E lê-se na Introdução à 3ª edição da Bíblia, da Ed. Paulus:
«Este é um livro de verdades absolutas, de verdades para todas as gerações. É o livro da VERDADE! (…) de certezas eternas, garantidas por Deus.»
Tal afirmação, além de ser de uma completa gratuitidade, aumenta a nossa anterior perplexidade: se é “livro da VERDADE”, porque necessita de tanta exegese, tanta análise, tanta interpretação, tanto simbolismo? Não deveria ser a VERDADE clara e simples para que fosse “alimento” de todo o ser humano? Dos intelectuais mas também dos néscios? Dos cultos pelos livros mas também dos que apenas - apenas? - têm a escola da vida? Estas as perguntas-base, as perguntas-chave a que nenhum exegeta dá resposta.
Afinal, nós conhecemos apenas uma verdade absoluta: num dado momento do tempo, nascemos e logo noutro morremos. O resto é outra VERDADE que até parece necessária para dar sentido a esta curtíssima vida: o prolongar-se para além do tempo. Mas como se prolonga? Apenas na matéria… eterna? E que eternidade? Uma eternidade indiferenciada ou uma eternidade em que cada indivíduo continua mantendo a sua própria individualidade? E com que espírito? Ou com que corpo? E onde?
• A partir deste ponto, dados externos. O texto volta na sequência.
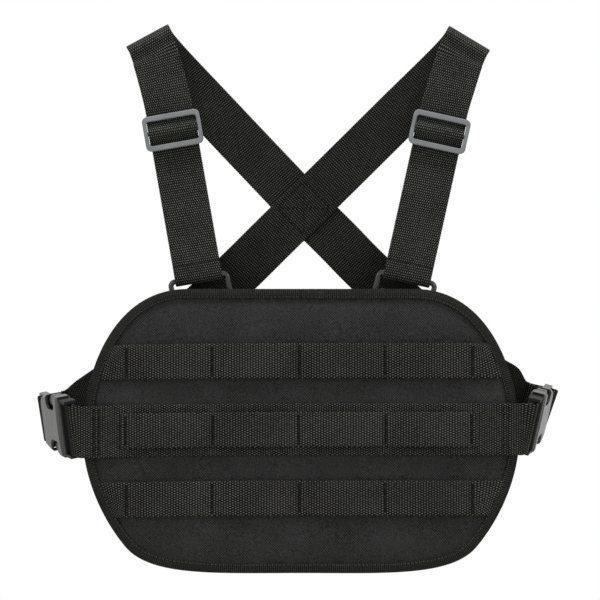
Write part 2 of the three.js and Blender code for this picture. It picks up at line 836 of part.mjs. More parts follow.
function makeSliderWebbing() {
  const crest = SLIDER_BAR_Y - SLIDER.barThickness / 2 - GAP - STRAP.thickness / 2;
  const end = SLIDER.windowHeight / 2 + 1.8;
  const path = [
    [OVER_Y, -end],
    [OVER_Y, -end + 1.6],
    [(OVER_Y + crest) / 2, -4.6],
    [crest, -1.6],
    [crest, 1.6],
    [(OVER_Y + crest) / 2, 4.6],
    [OVER_Y, end - 1.6],
    [OVER_Y, end],
  ];
  const keys = path.map(([y, z]) => ({
    at: vec(0, y, z + SLIDER.distance),
    across: vec(1, 0, 0),
  }));
  return ribbon(smooth(keys, 2), SLIDER.windowWidth - 3 * GAP, STRAP.thickness);
}

for (const { name, strap } of SIDES) {
  add(`${name}_tri_glide`, makeSlider(), GLIDE, strap);
  add(`${name}_tri_glide_webbing`, makeSliderWebbing(), WEBBING, strap);
}

// ---------------------------------------------------------------------------------------------
// Shoulder straps
// ---------------------------------------------------------------------------------------------

// The whole strap above its ring loop, to the loop on the far side's buckle.
function makeShoulderStrap(side) {
  const route = ROUTES[side.name];
  const far = SIDES[route.farSide];
  const along = (z) => ({
    at: vec(0, STRAP_Y, z).applyMatrix4(side.strap.matrixWorld),
    across: acrossAt(-side.sign * side.strapLean),
  });
  const byHand = ([x, y, z, angle]) => ({ at: vec(x, y, z), across: acrossAt(angle) });
  const farX = BUCKLE.barToBar + (STRAP.thickness + GAP) / 2;
  const atBuckle = (out) => ({
    at: vec(farX, -out, 0).applyMatrix4(far.buckle.matrixWorld),
    across: far.barAxis.clone().multiplyScalar(far.sign),
  });
  const keys = [
    ...[RING_LOOP_TOP + 0.6, 50, 90, 118, 136].map(along),
    ...route.upper.map(byHand),
    ...shoulderFold(route.fold),
    ...route.lower.map(byHand),
    atBuckle(LOOP_LENGTH + 2.5),
    atBuckle(LOOP_LENGTH + GAP),
  ];
  return ribbon(smooth(keys, 3), STRAP.width, STRAP.thickness);
}

// Half a turn over the shoulder, round a line that lies across the strap at a slant.
function shoulderFold({ x, z, angle }) {
  const across = acrossAt(angle);
  const outwards = vec(-across.z, 0, across.x);
  const drop = SHOULDER_RADIUS + STRAP.thickness / 2;
  const middle = vec(x, RING.y + STRAP_Y + SHOULDER_RADIUS, z).addScaledVector(outwards, -drop);
  const keys = [];
  for (let k = 0; k <= 4; k++) {
    const turn = (Math.PI * k) / 4;
    const at = middle.clone().addScaledVector(outwards, SHOULDER_RADIUS * Math.sin(turn));
    at.y -= SHOULDER_RADIUS * Math.cos(turn);
    keys.push({ at, across: across.clone() });
  }
  return keys;
}

// The layer that comes back up from the ring behind the strap, to the slider's middle bar.
function makeStrapReturn() {
  const rest = STRAP_Y + STRAP.thickness + GAP;
  const path = [
    [-STRAP_Y, RING_LOOP_TOP + 0.6],
    [-STRAP_Y - 0.9, 24],
    [rest + 0.3, 38],
    [rest, 50],
    [rest, 84],
    [rest, SLIDER.distance],
  ];
  const keys = path.map(([y, z]) => ({ at: vec(0, y, z), across: vec(1, 0, 0) }));
  return ribbon(smooth(keys, 2), STRAP.width, STRAP.thickness);
}

for (const side of SIDES) {
  add(`${side.name}_shoulder_strap`, makeShoulderStrap(side), WEBBING);
  add(`${side.name}_strap_return`, makeStrapReturn(), WEBBING, side.strap);
}

export default rig;
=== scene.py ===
"""Looks of a padded chest rig: woven webbing, a bound padded panel, moulded buckles and glides.

Lengths in the tables below are millimetres, as in the CAD part; MM turns them into metres.
"""

import math

import bmesh
import bpy
import numpy as np
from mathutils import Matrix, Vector


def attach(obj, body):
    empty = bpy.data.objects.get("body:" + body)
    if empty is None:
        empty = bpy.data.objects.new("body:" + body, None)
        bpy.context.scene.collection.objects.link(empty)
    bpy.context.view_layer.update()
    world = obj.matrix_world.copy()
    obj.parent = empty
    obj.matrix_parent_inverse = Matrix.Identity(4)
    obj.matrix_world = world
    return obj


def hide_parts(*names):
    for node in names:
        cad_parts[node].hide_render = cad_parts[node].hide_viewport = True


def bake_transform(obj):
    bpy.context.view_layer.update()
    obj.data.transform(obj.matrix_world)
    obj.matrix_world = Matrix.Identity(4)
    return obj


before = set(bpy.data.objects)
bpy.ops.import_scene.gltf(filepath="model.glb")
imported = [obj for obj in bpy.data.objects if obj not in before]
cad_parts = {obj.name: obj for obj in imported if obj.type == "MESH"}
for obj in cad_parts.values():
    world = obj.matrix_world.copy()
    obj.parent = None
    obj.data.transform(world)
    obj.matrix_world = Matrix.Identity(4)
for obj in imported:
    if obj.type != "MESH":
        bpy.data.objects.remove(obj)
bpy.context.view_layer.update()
MM = 0.001
SECOND_FACE = 500  # added to a strip's u on the face that shows plain cross ribs
# Each webbing's weave: the pitch of the nubs across it and of the ribs along it.
STRAP_WEAVE = (0.8, 1.77)
BELT_WEAVE = (0.87, 1.8)
ROW_WEAVE = (0.92, 2.0)
# Relief of webbing: the hollows between ribs, the nubs (and their share left on the ribbed face),
# and the woven edges, which are thinner for a little way in and bulge outwards at each rib.
RELIEF = dict(hollow=0.22, nub=0.12, plain_share=0.03, edge=0.5, edge_drop=0.25, bulge=0.3)

# ---- Sizes and routes, shared with the CAD part ----

GAP = 0.3
PANEL = dict(top=105, bottom=-105, half=161.5, widest=-2.9, flat=83.9, shoulder=57.5, side=41.5,
             corner=(129.8, -85.7), slope=0.7, reach=29, low=62.9)
BINDING = 7.2
SHELL_Y = -6.6
RIM_Y = -4.0
ROW = dict(width=25.4, thick=1.2, pitch=50.8, cell=64, shift=-1.6, sewn=3, rise=11, lift=2.6)
SAG = 2.2
BELT = dict(width=38, thick=1.5, z=1.3, hem=151)
STRAP = dict(width=34, thick=1.6)
RING = dict(width=38.5, height=11, wire=4, corner=3.2, y=5, z=106)
BAR_Z = RING["height"] / 2 + RING["wire"] / 2
LOOP_TOP = 18
GLIDE = dict(window=37, height=18, thick=3.5, bar=1.8, at=118.2)
BAR_TO_BAR = 58
BAR_R = 2
LOOP_LENGTH = 14
STRAP_Y = -(RING["wire"] / 2 + GAP + STRAP["thick"] / 2)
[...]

Num céu, no tal Reino dos Céus de tanto agrado de Jesus Cristo, ou num inferno, também não poucas vezes referido pelo mesmo Jesus Cristo? Enfim, como se alcança?
É desta (IN)VERDADE que todo o crente anda à procura, perdendo-se, no entanto, pelos confusos meandros da Bíblia...
(Da alma e da imortalidade, da eternidade ou do para-além do tempo, falaremos em próximas abordagens.)